Experiment on speeding up offset computation in SHF_MERGE

Thu Oct 27 05:06:25 PDT 2016

On 26 October 2016 at 20:53, Rui Ueyama <ruiu at google.com> wrote:
> Rafael,
>
> Thank you for testing it!
>
> I'm not sure if we discussed this too, but what I had in mind is more
> radical approach than that, which is to remove  a mergeable string section
> from ELF entirely and instead use the symbol table as a "storage" of
> mergeable strings. Here's an idea.
>
> Let's say we have three mergeable strings, "foo", "bar" and "baz", and a few
> relocations referring these strings.
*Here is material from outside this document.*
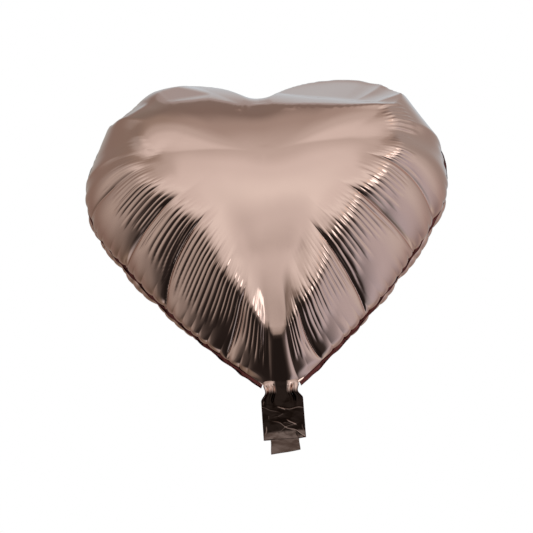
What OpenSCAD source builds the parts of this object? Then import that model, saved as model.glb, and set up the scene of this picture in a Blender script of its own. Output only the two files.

Currently, we'd create
>
>  -  .rodata.str section with "foo\0bar\0baz\0",
>  - symbols .L.str.1, .L.str.2, .L.str.3 that point to offset 0, 4, and 8 in
> .rodata.str, respectively, and
>  - relocations pointing to .rodata.str+<offset> or .L.str.<num>+<offset>
>
> for such file. In this way, he linker needs to have n extra path to merge
> strings, and the relocation targets are computed in a special manner.
>
> But, what if we make mergeable strings symbol names? Then we'd have
>
>  - symbols .merge.foo, .merge.bar, .merge.baz (where ".merge" is a prefix to
> identify mergeable symbols, and the symbols don't point to any specific
> data), and
>  - relocations referring .merge.foo+<offset>, .merge.bar+<offset> or
> .merge.baz+<offset>
>
> We no longer have to have .rodata.str section for mergeable strings in this
> layout because the symbol themselves contain data.
>
> Now, the mergeable strings are merged automatically by the linker because
> symbols are naturally uniquified by name. What the linker has to do, after
> resolving all symbols, is to iterate over all symbols to find symbols
> starting with ".merge" and to put them in an .rodata section.
>
> We no longer need any special offset calculation for relocations referring
> mergeable strings.
>
> Does this make sense to you?

I am not sure it would help. A symbol is basically a pair of two
offsets, st_name and st_value. In your proposal we would make st_value
0 and st_name would point to the actual content. Right now we make
st_name 0 and st_value points to the content.

I see a few advantages in the current setup:

* Two smaller tables should be faster than one big one.
* Merging is still optional.
* With section symbols we end up with far fewer symbols.

Cheers,
Rafael